More importantly, AI is blurring the lines between formal and informal learning, K-12 and post secondary education, and workforce development. AI introduces new trends that are beginning to reshape the structure of learning itself. AI-powered tools make education more personalized and more flexible, enabling learning to move fluidly between formal school environments and informal learning settings (home, after-school programs, tutoring, enrichment platforms). It also makes K-12 education, post secondary, and workforce training more fluid. This flexibility challenges the traditional assumptions that EdTech tools only operate inside the formal K–12 system or via a B2B model. As learning increasingly extends across multiple contexts, AI may weaken some of the historical barriers—like rigid school calendars or siloed learning environments. This will increase the rate of return on investments for investors and broaden the market size.

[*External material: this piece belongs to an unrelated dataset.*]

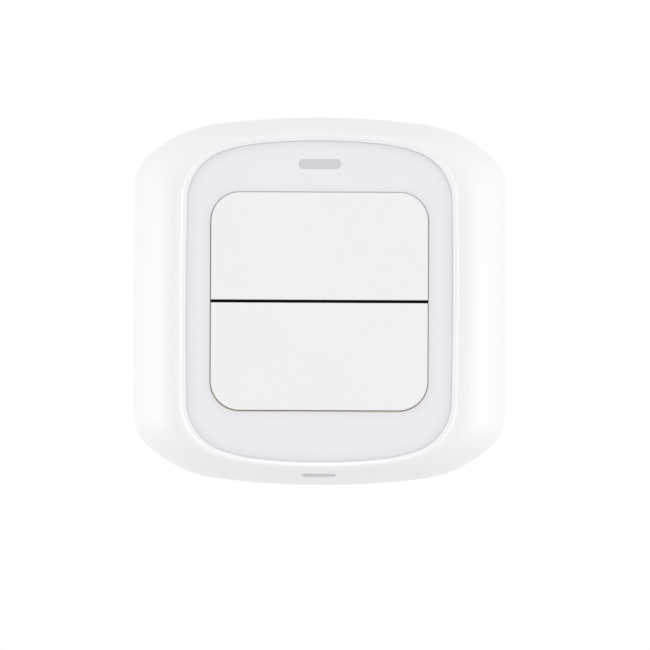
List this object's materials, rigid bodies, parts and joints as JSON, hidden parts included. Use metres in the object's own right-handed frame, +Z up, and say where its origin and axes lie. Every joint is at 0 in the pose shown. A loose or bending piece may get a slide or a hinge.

Conclusion: A Call to Action
AI is poised to transform teaching and learning. But this transformation is not automatic. It requires vision, it requires innovation, and it requires investment. If the broader enthusiasm for AI is not matched by investment in learning technology development, then the rest of society’s excitement is unfounded. We cannot build the AI-powered future without investing in the human intelligence that fuels it; otherwise, I would be very concerned by the AI Doom narrative.
EdTech is not a peripheral sector; rather, it is the foundation of every industry the AI revolution will touch. Now is the moment for us—as innovators, investors, and policymakers—to invest with the urgency this moment demands.